A planta pode ser encontrada em campos, pastos, baldios, pousios, montados, olivais e bermas de caminhos, com preferência por substratos algo nitrificados, associados ao pastoreio extensivo de ovinos. Tem ainda raízes delgadas e exsuda um látex branco, para cicatrização dos caules frágeis, quando quebrados.

A floração ocorre de março a julho, as duas sépalas caiem quando a flor começa a abrir, e as pétalas, muito delicadas, murcham rapidamente. Além de decorativa, a papoila tem aplicação na culinária e medicinal.

As folhas verdes e jovens, colhidas antes da floração, podem ser consumidas cruas em saladas ou cozinhadas em sopas. As pétalas, ricas em antocianidinas e com propriedades corantes, são utilizadas na preparação de tisanas e vinhos. As sementes têm sabor a noz e são utilizadas isoladamente ou com outras, como condimento em bolos e pão, sendo o óleo muito apreciado.

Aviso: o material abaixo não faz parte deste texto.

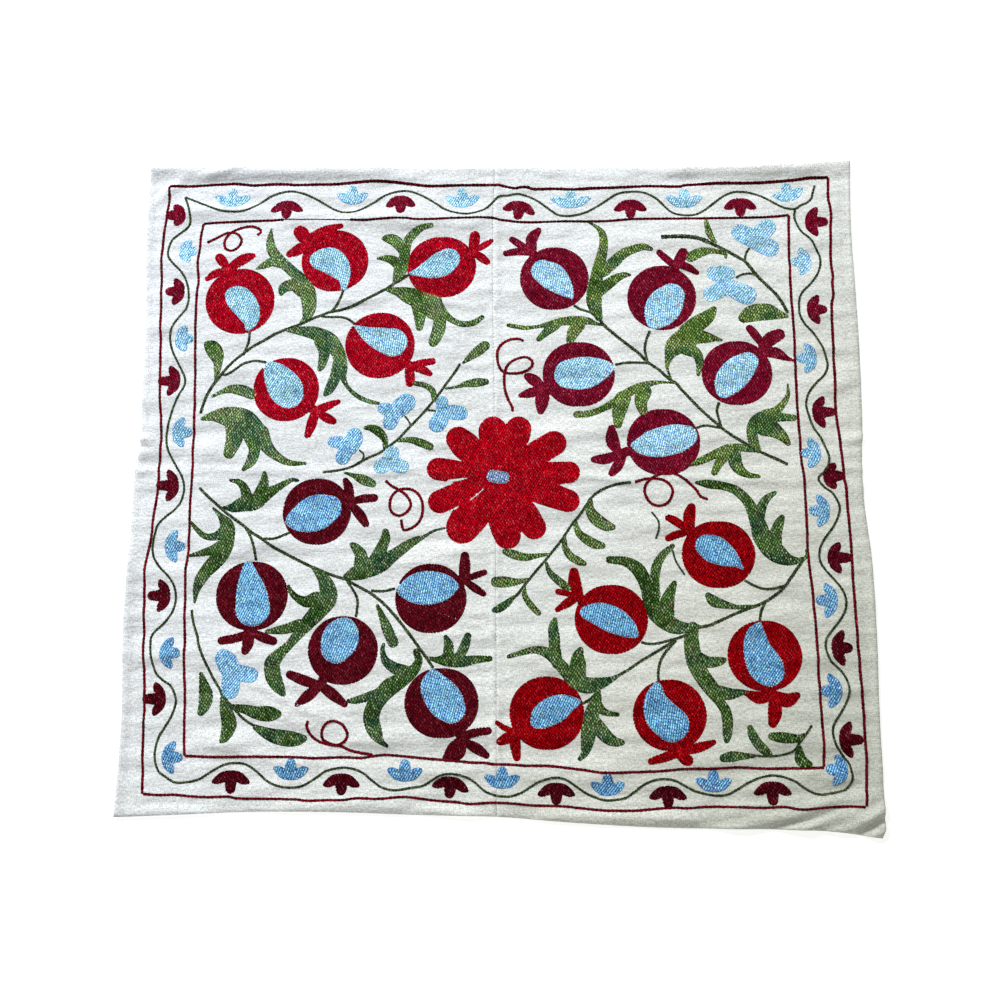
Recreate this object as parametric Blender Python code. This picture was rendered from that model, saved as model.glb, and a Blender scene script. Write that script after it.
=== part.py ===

As primeiras referências desta planta como medicamento datam de 3400 A.C., no Egito - designavam-na a “planta da alegria”, pela capacidade de reduzir a dor e acalmar. A papoila também é reconhecida pelas suas propriedades calmantes, antitússicas, emolientes, espasmolíticas e sedativa; utilizada desde tempos antigos no tratamento de constipações, tosse, inflamações das mucosas, e como analgésico em insónia e ansiedade e tratamento de espasmos nervosos.

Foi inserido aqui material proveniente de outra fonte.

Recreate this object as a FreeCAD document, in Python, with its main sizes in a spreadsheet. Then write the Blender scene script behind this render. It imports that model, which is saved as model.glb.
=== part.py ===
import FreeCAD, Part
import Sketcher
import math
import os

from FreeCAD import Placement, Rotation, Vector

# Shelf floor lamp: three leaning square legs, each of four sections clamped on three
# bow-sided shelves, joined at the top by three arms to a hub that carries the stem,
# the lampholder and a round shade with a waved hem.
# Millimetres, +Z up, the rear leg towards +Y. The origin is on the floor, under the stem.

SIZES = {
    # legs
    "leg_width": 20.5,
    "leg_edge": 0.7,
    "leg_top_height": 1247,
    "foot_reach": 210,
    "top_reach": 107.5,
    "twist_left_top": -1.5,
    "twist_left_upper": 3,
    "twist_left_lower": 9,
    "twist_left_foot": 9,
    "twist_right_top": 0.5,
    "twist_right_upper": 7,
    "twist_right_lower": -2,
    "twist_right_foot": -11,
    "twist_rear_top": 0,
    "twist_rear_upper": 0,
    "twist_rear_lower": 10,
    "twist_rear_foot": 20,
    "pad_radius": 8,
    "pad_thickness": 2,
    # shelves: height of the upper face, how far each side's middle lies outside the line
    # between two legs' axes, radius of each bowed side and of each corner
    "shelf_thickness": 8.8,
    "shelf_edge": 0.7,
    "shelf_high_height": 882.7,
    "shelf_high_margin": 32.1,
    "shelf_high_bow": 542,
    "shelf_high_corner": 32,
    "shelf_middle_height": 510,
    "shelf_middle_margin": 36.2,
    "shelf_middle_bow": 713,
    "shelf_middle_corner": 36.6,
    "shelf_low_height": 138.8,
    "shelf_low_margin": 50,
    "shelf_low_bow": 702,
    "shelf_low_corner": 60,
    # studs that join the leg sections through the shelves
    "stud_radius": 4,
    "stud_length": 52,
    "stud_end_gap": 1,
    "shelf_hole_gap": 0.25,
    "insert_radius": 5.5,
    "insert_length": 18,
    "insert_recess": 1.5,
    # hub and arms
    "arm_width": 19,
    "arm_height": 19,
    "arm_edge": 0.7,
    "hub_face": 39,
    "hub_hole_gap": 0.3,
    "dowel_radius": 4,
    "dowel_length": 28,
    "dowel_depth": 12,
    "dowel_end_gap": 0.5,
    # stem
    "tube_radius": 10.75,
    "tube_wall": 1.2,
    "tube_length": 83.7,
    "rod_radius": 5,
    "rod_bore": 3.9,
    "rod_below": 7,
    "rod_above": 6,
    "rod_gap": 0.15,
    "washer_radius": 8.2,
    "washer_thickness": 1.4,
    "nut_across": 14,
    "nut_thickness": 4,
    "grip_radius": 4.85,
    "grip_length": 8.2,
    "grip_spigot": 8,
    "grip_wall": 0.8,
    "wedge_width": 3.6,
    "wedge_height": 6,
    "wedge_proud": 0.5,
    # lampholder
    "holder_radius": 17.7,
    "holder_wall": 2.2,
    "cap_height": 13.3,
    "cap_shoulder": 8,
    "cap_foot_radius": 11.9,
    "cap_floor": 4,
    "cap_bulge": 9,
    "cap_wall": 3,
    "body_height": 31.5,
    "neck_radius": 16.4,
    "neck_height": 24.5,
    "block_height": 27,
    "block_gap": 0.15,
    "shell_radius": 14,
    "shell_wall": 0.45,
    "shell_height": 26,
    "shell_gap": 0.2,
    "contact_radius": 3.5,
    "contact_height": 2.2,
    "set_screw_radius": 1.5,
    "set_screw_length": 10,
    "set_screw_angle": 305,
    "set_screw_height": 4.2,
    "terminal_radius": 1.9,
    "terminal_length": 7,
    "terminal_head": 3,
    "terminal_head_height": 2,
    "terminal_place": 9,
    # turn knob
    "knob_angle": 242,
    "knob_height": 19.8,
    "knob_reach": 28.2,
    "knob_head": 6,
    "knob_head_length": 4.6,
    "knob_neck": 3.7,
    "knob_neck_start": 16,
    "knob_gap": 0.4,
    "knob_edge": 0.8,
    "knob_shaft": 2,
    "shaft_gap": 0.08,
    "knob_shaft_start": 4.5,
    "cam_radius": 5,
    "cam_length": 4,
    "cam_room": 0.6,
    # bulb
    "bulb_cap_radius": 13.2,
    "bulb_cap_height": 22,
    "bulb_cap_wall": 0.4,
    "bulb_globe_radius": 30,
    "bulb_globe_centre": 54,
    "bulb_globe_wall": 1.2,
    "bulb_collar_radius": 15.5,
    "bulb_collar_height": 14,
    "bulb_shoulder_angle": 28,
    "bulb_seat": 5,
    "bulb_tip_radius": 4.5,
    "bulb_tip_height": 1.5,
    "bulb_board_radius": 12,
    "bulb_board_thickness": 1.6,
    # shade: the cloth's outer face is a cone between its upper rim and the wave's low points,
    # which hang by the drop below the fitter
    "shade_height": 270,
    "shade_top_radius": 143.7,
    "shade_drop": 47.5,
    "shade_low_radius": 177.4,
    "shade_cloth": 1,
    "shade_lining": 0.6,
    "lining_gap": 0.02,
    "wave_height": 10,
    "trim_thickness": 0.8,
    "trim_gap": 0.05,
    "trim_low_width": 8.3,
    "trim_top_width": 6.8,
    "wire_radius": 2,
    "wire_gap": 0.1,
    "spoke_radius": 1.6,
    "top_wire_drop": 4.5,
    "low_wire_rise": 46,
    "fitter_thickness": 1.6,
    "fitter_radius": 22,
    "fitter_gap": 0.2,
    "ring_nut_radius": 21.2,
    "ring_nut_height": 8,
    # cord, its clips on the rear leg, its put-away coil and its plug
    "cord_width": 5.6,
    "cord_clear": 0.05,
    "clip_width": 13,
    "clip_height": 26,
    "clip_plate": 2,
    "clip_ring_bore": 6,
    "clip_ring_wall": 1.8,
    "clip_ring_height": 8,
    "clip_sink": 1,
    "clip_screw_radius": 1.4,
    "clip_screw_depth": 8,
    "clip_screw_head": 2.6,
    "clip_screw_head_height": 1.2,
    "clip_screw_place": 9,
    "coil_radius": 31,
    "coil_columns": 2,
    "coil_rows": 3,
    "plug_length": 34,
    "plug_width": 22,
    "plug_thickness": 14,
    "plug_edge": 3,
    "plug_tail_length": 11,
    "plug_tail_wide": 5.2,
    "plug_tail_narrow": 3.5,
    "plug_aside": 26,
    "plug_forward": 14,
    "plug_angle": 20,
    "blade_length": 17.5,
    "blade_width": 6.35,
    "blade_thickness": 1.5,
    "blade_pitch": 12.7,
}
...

As plantas do género Papaver podem produzir alcalóides bioactivos e a espécie Papaver rhoeas L. contém vários alcalóides potentes, como a rhoeadina, a benzilisoquinolina e a proaporfina. As propriedades sedativas são leves comparativamente à sua congénere Papaver somniferum L., a papoila-do-ópio, da mesma família (Papaveraceae) e da qual se extraía a morfina, o ópio e outros opiáceos. No entanto, na Papaver rhoeas L. deve ser tida em conta a presença de rhoeadina, um alcaloide levemente tóxico, potencialmente perigoso, sobretudo para animais herbívoros se ingerido em grandes quantidades.

Para o homem é improvável que cause envenenamento, no entanto não é recomendada a ingestão frequente de extratos e infusões desta planta, podendo causar desconforto intestinal e de estômago. O óleo de semente também é utilizado na cosmética como benéfico para a saúde do cabelo e da pele, e tratamento de rugas.

Papaver, do latim deriva do celta “papa” ou “pappa”, comida para bebés, provavelmente associada ao facto de ter sido, no passado, combinada com outros alimentos para adormecer as crianças e as descansar. O restritivo específico rhoeas deriva do grego “rheo”, que significa escapar, pelo facto das pétalas caírem facilmente, bastando um sopro de vento, ou de “róia” – romã, pela cor vermelha das pétalas.

Papaver rhoeas L. tem um simbolismo associado à flor e ao deus do sono, Morfeu, desde a Grécia antiga - colocada nos túmulos para relembrar e honrar os mortos - sendo hoje, e para muitos, símbolo de sono eterno, de paz, e memorial dos soldados da Primeira Guerra Mundial.

 

 

Mais informações

O modelo de Papaver rhoeas L. está patente na exposição “Segredos da Luz e da Matéria” do Laboratório Chimico do Museu da Ciência da Universidade de Coimbra.